Michael Fossel’s book, Reversing Human Aging, reads like captivating science fiction after Hayflick’s scholarly treatment of biogerontology. The very title of Fossel’s book raises skeptical hackles as one opens it and prepares to read, but the author is quick to disclose that his work is intended to be an exploration of the possibilities implicit in the findings of modern aging research, and is therefore a presentation of his opinion alone.

Fossel feels that the ability to foresee, however "dimly and erroneously", may guide the human race to make more humane choices, "finding grace and enlightenment where we might otherwise have fallen into darker paths."

With this cautionary introduction, as well as a tribute to Leonard Hayflick, for "finding the truth and telling others", Fossel launches into an engaging and absorbing description of the state of the art in the biology of aging. He details many of the mechanisms described in Hayflick’s work, and includes some excellent graphics illustrating processes of cellular physiology.

Then after laying the theoretical groundwork, he takes a leap into science fiction, and speculates about what we might expect if we could turn back the cellular clock, probably with the use of telomerase (an enzyme which repairs DNA strands that have undergone normal age related shortening) or telomerase inhibitors. He suggests that the first diseases we will try to treat with these therapies will be progeria, vessel disease, and cancer.

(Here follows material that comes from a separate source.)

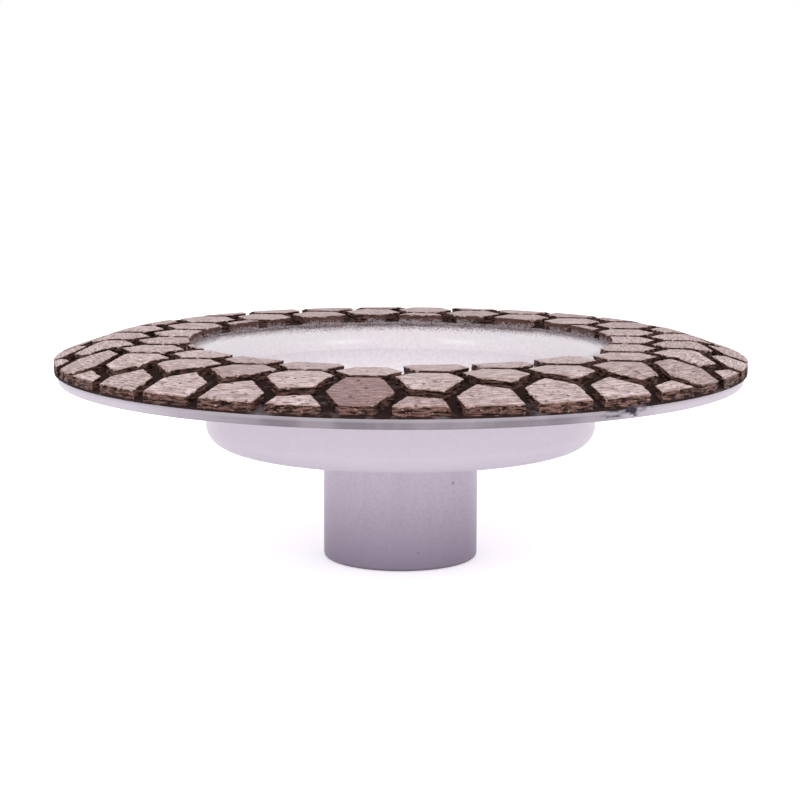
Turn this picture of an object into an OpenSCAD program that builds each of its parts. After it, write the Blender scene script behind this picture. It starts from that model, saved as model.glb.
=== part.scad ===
// Cup-shaped diamond grinding wheel with a honeycomb abrasive ring.
// The origin is the centre of the hub's lower face; +Z points towards the grinding face.

/* [Wheel] */
// Outside diameter of the wheel
wheel_d = 100; // [82:1:130]
// Height of the hub below the cup
hub_stand = 17.1; // [10:0.1:30]
// Depth of the cup, from its underside up to the grinding face
cup_depth = 15.4; // [9:0.1:24]

/* [Honeycomb ring] */
// Radial width of the abrasive ring
ring_w = 19.3; // [14:0.1:22]
// Thickness of the diamond tiles
tile_t = 1.3; // [0.8:0.05:3]
// Thickness of the bond layer that carries the tiles
bond_t = 0.3; // [0.2:0.05:0.8]
// Distance between the centres of neighbouring tiles
cell_pitch = 9.4; // [8:0.1:12]
// Width of the grooves between the tiles
groove_w = 1.9; // [1:0.1:3]
// Turn of the honeycomb about the wheel's axis
pattern_turn = -6.2; // [-30:0.1:30]
// Shift of the honeycomb along X and Y
pattern_shift = [0, 1]; // [-5:0.1:5]
// Shallowest tile that is left at the ring's edges
min_chip = 0.8; // [0.5:0.1:2]

/* [Crown] */
// Radial width of the sloping outer band
bevel_w = 8.1; // [5:0.1:12]
// Radius on the sheet's underside where the flat turns into the sloping band
bevel_bend_r = 1.4; // [0.4:0.1:6]
// Slope of the outer band, in degrees
bevel_slope = 18.7; // [8:0.1:28]

/* [Backing plate] */
// Thickness of the pressed steel sheet
sheet_t = 1.6; // [1:0.1:2.5]
// Set-back of the sheet's edge behind the tiles
rim_setback = 0.5; // [0.2:0.1:1.5]
// Bare flat between the ring and the bend into the cup
land = 0.2; // [0.1:0.1:1]
// Inside radius of the bend from the flange into the cup
mouth_bend_r = 2; // [1:0.1:4]
// Inside radius of the bend between the cup's wall and its floor
floor_bend_r = 1.4; // [0.5:0.1:4]

/* [Hub] */
// Outside diameter of the hub
hub_d = 22.6; // [20:0.1:28]
// Bore of the spindle thread, at its crests
bore_d = 12; // [10:0.1:14]
// Mouth diameter of the countersinks at both ends of the bore
countersink_d = 14.4; // [14.2:0.1:15]
// Chamfer on the hub's lower edge
hub_chamfer = 0.6; // [0.3:0.1:1.2]
// Diameter of the spigot that passes through the cup's floor
spigot_d = 17.6; // [16.6:0.1:19]
// Diameter of the collar that is rolled over the cup's floor
collar_d = 20; // [19.5:0.1:22]
// Height of the rolled collar
collar_h = 0.9; // [0.6:0.1:2]

/* [Hidden] */
$fn = 180;
// Radial clearance of the spigot in the cup's floor
spigot_gap = 0.05;
// Chamfer on the rolled collar's upper edge
collar_chamfer = 0.3;
// Most nodes that the tiles are dealt into
tile_node_limit = 52;
// Angular sectors that put the tiles in order round the wheel
sort_sectors = 60;

wheel_r = wheel_d / 2;
hub_r = hub_d / 2;
bore_r = bore_d / 2;
countersink_r = countersink_d / 2;
countersink_depth = countersink_r - bore_r;
spigot_r = spigot_d / 2;
collar_r = collar_d / 2;

floor_z = hub_stand;
floor_top_z = floor_z + sheet_t;
face_z = floor_z + cup_depth;
plate_z = face_z - tile_t - bond_t;

ring_bore_r = wheel_r - ring_w;
flat_end_r = wheel_r - bevel_w;
plate_edge_r = wheel_r - rim_setback;
mouth_r = ring_bore_r - land;
wall_out_r = mouth_r - mouth_bend_r;
wall_in_r = wall_out_r - sheet_t;
floor_r = wall_in_r - floor_bend_r;
face_blend_r = bevel_bend_r + sheet_t + bond_t + tile_t;

cell_side = cell_pitch / sqrt(3);
tile_r = (cell_pitch - groove_w) / sqrt(3);

// Centre of the cell in column i and row j; odd columns are set half a pitch higher.
function cell_centre(i, j) =
    let (x = 1.5 * cell_side * i, y = cell_pitch * (j + (i % 2 == 0 ? 0 : 0.5)))
    pattern_shift + [
        x * cos(pattern_turn) - y * sin(pattern_turn),
        x * sin(pattern_turn) + y * cos(pattern_turn)
    ];

function tile_corner(centre, k) =
    centre + tile_r * [cos(60 * k + pattern_turn), sin(60 * k + pattern_turn)];

// Distance from the wheel's axis to the straight edge from p to q
function edge_distance(p, q) =
    let (along = q - p, t = max(0, min(1, -(p * along) / (along * along))))
    norm(p + t * along);

function nearest(centre) =
    min([for (k = [0:5]) edge_distance(tile_corner(centre, k), tile_corner(centre, k + 1))]);
function farthest(centre) = max([for (k = [0:5]) norm(tile_corner(centre, k))]);
function is_kept(centre) =
    farthest(centre) > ring_bore_r + min_chip && nearest(centre) < wheel_r - min_chip;

function sector(centre) =
    floor((atan2(centre.y, centre.x) + 180) / 360 * sort_sectors) % sort_sectors;

columns = ceil(wheel_r / cell_side / 1.5) + 2;
rows = ceil(wheel_r / cell_pitch) + 2;
loose_cells = [
    for (i = [-columns:columns]) for (j = [-rows:rows])
        let (centre = cell_centre(i, j)) if (is_kept(centre)) centre
];
// The cells in order round the wheel
cells = [for (s = [0:sort_sectors - 1]) for (centre = loose_cells) if (sector(centre) == s) centre];

tile_nodes = min(tile_node_limit, len(cells));
function first_cell(n) = floor((n - 1) * len(cells) / tile_nodes);
function tile_node(n) = str("diamond_tiles_", n);

// Rectangle between two opposite corners
module block(low, high) {
    polygon([low, [high.x, low.y], high, [low.x, high.y]]);
}

// A quarter turn of the sheet round a bend, from angle start anticlockwise
module bend(inside_r, start) {
    intersection() {
        difference() {
            circle(inside_r + sheet_t);
            circle(inside_r);
        }
        rotate(start) square(inside_r + 2 * sheet_t);
    }
}

// Half section of all that lies under the crown's curve, which is flat, then a blend,
// then the sloping band. Its top lies drop below the grinding face.
module under_crown(drop) {
    blend_r = face_blend_r - drop;
    translate([flat_end_r, face_z - face_blend_r]) {
        translate([-wheel_r, -cup_depth]) square([wheel_r, cup_depth + blend_r]);
        circle(blend_r);
        rotate(-bevel_slope) translate([0, -cup_depth]) square([wheel_r, cup_depth + blend_r]);
    }
}

// Half section of one layer of the crown
module crown_layer(drop, thickness, inner_r, outer_r) {
    intersection() {
        translate([inner_r, floor_z]) square([outer_r - inner_r, cup_depth]);
        difference() {
            under_crown(drop);
            under_crown(drop + thickness);
        }
    }
}

module backing_plate() {
    hole_r = spigot_r + spigot_gap;
    wall_low_z = floor_top_z + floor_bend_r;
    wall_high_z = plate_z - sheet_t - mouth_bend_r;
    color("#e6e1ea")
    rotate_extrude() {
        block([hole_r, floor_z], [floor_r, floor_top_z]);
        translate([floor_r, wall_low_z]) bend(floor_bend_r, 270);
        block([wall_in_r, wall_low_z], [wall_out_r, wall_high_z]);
        translate([mouth_r, wall_high_z]) bend(mouth_bend_r, 90);
        crown_layer(tile_t + bond_t, sheet_t, mouth_r, plate_edge_r);
    }
}

module threaded_hub() {
    top_z = floor_top_z + collar_h;
    color("#b7afbc")
    rotate_extrude() polygon([
        [countersink_r, 0],
        [hub_r - hub_chamfer, 0],
        [hub_r, hub_chamfer],
        [hub_r, floor_z],
        [spigot_r, floor_z],
        [spigot_r, floor_top_z],
        [collar_r, floor_top_z],
        [collar_r, top_z - collar_chamfer],
        [collar_r - collar_chamfer, top_z],
        [countersink_r, top_z],
        [bore_r, top_z - countersink_depth],
        [bore_r, countersink_depth]
    ]);
}

module bond_layer() {
    color("#5a3a38")
    rotate_extrude() crown_layer(tile_t, bond_t, ring_bore_r, wheel_r);
}

// One hexagonal tile, cut to the ring's edges where it crosses them
module diamond_tile(centre) {
    color("#a08880")
    intersection() {
        rotate_extrude() crown_layer(0, tile_t, ring_bore_r, wheel_r);
        translate([centre.x, centre.y, floor_z]) rotate(pattern_turn)
            cylinder(r = tile_r, h = 2 * cup_depth, $fn = 6);
    }
}

module diamond_tiles(n) {
    for (k = [first_cell(n):first_cell(n + 1) - 1]) diamond_tile(cells[k]);
}

backing_plate();
threaded_hub();
bond_layer();
for (n = [1:tile_nodes]) {
    diamond_tiles(n);
}
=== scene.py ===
import math
import random

import bpy
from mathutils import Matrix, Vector, noise


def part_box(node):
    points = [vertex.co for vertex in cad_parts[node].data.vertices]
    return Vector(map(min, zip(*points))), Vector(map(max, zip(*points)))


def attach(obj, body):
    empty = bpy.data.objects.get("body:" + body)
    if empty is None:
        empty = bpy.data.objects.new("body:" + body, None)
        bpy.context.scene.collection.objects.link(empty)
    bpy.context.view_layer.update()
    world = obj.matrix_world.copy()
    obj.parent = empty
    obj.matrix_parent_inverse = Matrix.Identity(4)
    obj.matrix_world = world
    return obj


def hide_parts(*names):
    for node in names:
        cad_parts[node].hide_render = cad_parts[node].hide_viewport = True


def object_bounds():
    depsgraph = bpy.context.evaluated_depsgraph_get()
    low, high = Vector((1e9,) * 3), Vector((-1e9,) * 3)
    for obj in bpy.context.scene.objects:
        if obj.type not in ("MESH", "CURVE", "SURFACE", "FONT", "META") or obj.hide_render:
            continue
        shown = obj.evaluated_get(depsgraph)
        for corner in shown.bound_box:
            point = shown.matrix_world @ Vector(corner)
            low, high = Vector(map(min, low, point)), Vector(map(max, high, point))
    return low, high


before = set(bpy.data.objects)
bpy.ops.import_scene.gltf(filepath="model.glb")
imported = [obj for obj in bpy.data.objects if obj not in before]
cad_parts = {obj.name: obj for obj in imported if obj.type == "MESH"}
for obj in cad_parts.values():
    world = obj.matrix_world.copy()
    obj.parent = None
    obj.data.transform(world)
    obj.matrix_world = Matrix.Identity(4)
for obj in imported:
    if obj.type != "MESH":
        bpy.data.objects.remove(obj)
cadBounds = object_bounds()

mm = 0.001
sharpFrom = {"turned": math.radians(40), "tiles": math.radians(50)}  # bends sharper than this stay crisp
print("frame loaded:", len(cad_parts), "nodes")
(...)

Then he looks ahead to the possibility of widespread, low cost telomerase therapy to arrest or reverse the aging process.

Fossel’s last chapter is a guide through some of the social, political, psychological and ethical considerations that accompany the issues surrounding the deliberate systematic lengthening of the average human life span. It has a bit of the feel of Toffler’s Future Shock and is clearly intended to provoke thoughtful reflection about the obligations that will go hand in hand with the pleasures of a longer healthier life. Hayflick cautions that as Social Security, entitlements, and education came under the cutting knife or at least the freezing knife, it may be entirely reasonable, certainly not heretical, that research should come under the same blade. If social security retirement was set at age 65, when the average life expectancy was 45-55, shouldn’t that now be advanced to beyond our current life expectancy of 75?

"Were we to cure all disease and enable you to live forever, it would not make you one whit nobler than you are now. That will not happen unless you make it so." Fossel’s book is a fascinating, often speculative account, but masterfully written and well grounded in current research. It is definitely worth the time it takes to read it, and will undoubtedly join Hayflick’s book on your list of recommended reading for family, friends and patients alike.